Edmond broke the European record in the men's 200m breaststroke before Marshall won the women's 200m freestyle and Foster took the 50m butterfly.
Edmond's time of two minutes 5.63 seconds kept him ahead of Andrew Bree, who won Ireland's first medal.
Marshall struck late to overhaul defending champion Alena Popchanka.
The British swimmer finished in a time of 1:55.10 with Josefin Lillhage of
Sweden pipping Popchanka for silver.
But Germany edged out Britain at the top of the medals table at the end of the four-day meeting.
Germany collected silver in the concluding men's 4x50m
freestyle relay to finish with seven golds, six silvers and
eight bronzes against the 7-6-1 tally of Britain.
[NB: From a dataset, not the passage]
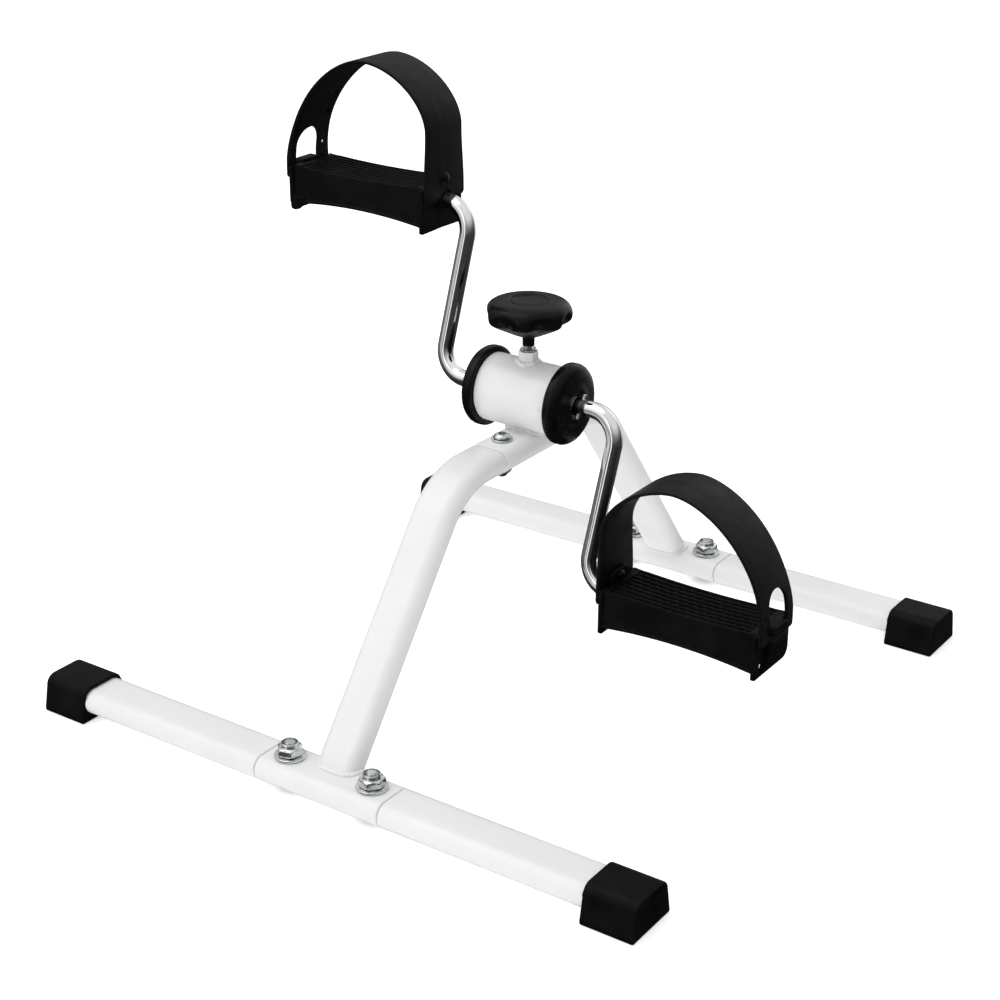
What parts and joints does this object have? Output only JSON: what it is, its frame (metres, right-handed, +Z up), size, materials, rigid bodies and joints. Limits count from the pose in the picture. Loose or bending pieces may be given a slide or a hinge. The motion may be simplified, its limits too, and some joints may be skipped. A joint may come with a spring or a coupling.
{
  "type": "pedal exerciser",
  "caption": "Tabletop pedal exerciser: bent white tube frame on bar feet with black caps, chromed crank in a drum housing, strapped pedals and a lobed tension knob.",
  "frame": {"origin": "on the floor, at the middle of the two foot bars' footprint", "axes": "+Z up; X along the foot bars with the right pedal towards +X; -Y towards the front foot bar, where the bent front leg stands"},
  "size_m": [0.4, 0.3922, 0.353],
  "materials": {
    "powder_coat_white": "gloss white powder coat",
    "foot_cap_black": "black moulded vinyl, satin",
    "pedal_black": "black moulded polypropylene, lightly grained",
    "moulded_black": "black moulded plastic, semi-matt",
    "strap_black": "black flexible vinyl strap, satin",
    "chrome_rod": "bright chromed steel",
    "zinc_fastener": "bright zinc plate",
    "plain_steel": "plain turned steel",
    "nylon_natural": "natural nylon",
    "brake_felt": "dense brown felt"
  },
  "bodies": {
    "frame": {"front_leg": "powder_coat_white", "top_tube": "powder_coat_white", "housing_shell": "powder_coat_white", "tension_boss": "powder_coat_white", "thread_insert": "zinc_fastener", "joint_bolt": "zinc_fastener", "joint_washer": "zinc_fastener", "joint_nut": "zinc_fastener", "front_sleeve": "powder_coat_white", "front_foot_tube_left": "powder_coat_white", "front_foot_cap_left": "foot_cap_black", "front_bolt_left": "zinc_fastener", "front_washer_left": "zinc_fastener", "front_nut_left": "zinc_fastener", "front_foot_tube_right": "powder_coat_white", "front_foot_cap_right": "foot_cap_black", "front_bolt_right": "zinc_fastener", "front_washer_right": "zinc_fastener", "front_nut_right": "zinc_fastener", "rear_sleeve": "powder_coat_white", "rear_foot_tube_left": "powder_coat_white", "rear_foot_cap_left": "foot_cap_black", "rear_bolt_left": "zinc_fastener", "rear_washer_left": "zinc_fastener", "rear_nut_left": "zinc_fastener", "rear_foot_tube_right": "powder_coat_white", "rear_foot_cap_right": "foot_cap_black", "rear_bolt_right": "zinc_fastener", "rear_washer_right": "zinc_fastener", "rear_nut_right": "zinc_fastener", "end_cap_left": "moulded_black", "bush_left": "nylon_natural", "end_cap_right": "moulded_black", "bush_right": "nylon_natural"},
    "crankset": {"friction_drum": "plain_steel", "crank_left": "chrome_rod", "drum_pin_left": "plain_steel", "retaining_pin_left": "plain_steel", "pedal_collar_left": "plain_steel", "pedal_retainer_left": "plain_steel", "crank_right": "chrome_rod", "drum_pin_right": "plain_steel", "retaining_pin_right": "plain_steel", "pedal_collar_right": "plain_steel", "pedal_retainer_right": "plain_steel"},
    "pedal_left": {"pedal_left": "pedal_black", "strap_left": "strap_black", "strap_stud_left": "moulded_black"},
    "pedal_right": {"pedal_right": "pedal_black", "strap_right": "strap_black", "strap_stud_right": "moulded_black"},
    "brake": {"brake_shoe": "nylon_natural", "brake_lining": "brake_felt"},
    "tension_knob": {"knob_body": "moulded_black", "knob_cap": "moulded_black", "tension_screw": "zinc_fastener"}
  },
  "joints": [
    {"name": "crank_spin", "type": "hinge", "parent": "frame", "child": "crankset", "pos_m": [0, 0.0075, 0.177], "axis": [1, 0, 0], "continuous": true},
    {"name": "pedal_left_spin", "type": "hinge", "parent": "crankset", "child": "pedal_left", "pos_m": [-0.12, 0.02744, 0.27499], "axis": [1, 0, 0], "continuous": true},
    {"name": "pedal_right_spin", "type": "hinge", "parent": "crankset", "child": "pedal_right", "pos_m": [0.12, -0.01244, 0.07901], "axis": [1, 0, 0], "continuous": true},
    {"name": "brake_travel", "type": "slide", "parent": "frame", "child": "brake", "axis": [0, 0, 1], "range_m": [-0.00046, 0.00304]},
    {"name": "knob_turn", "type": "hinge", "parent": "brake", "child": "tension_knob", "pos_m": [0, 0.0075, 0.22], "axis": [0, 0, 1], "range_deg": [-158, 1080]}
  ],
  "couplings": [
    {"joint": "brake_travel", "follows": "knob_turn", "m_per_rad": 0.00015915}
  ]
}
Both countries scored three victories in the final session.
Double Olympic champion Pieter
van den Hoogenband broke his own European record in the 200m freestyle.
The Dutchman's time of 1:41.89 seconds beat the
mark of 1:42.45 he set in January.
Van den Hoogenband then led the Dutch 200m freestyle relay team to a new world record of 1:25.55.
Mark Veens, Johan
Kenkhuis and Gijs Damen swam the first three legs with Van den Hoogenband clocking 20.73 for the anchor leg, the fastest time of the race.
Hungary's Eva Risztov won her second title of the championships with a comfortable victory in the 400m individual medley.
Germany's Antje Buschschulte set a European record of 2:04.23 to
win her second gold of the meeting in the 200m backstroke.
The old mark had been set by Briton Sarah Price, who had to settle for fourth.
Defending champion Peter Mankoc of Slovenia and Finland's
Jani Sievinen shared gold in the men's 100m individual
medley in a dead-heat after both clocked 53.35 seconds.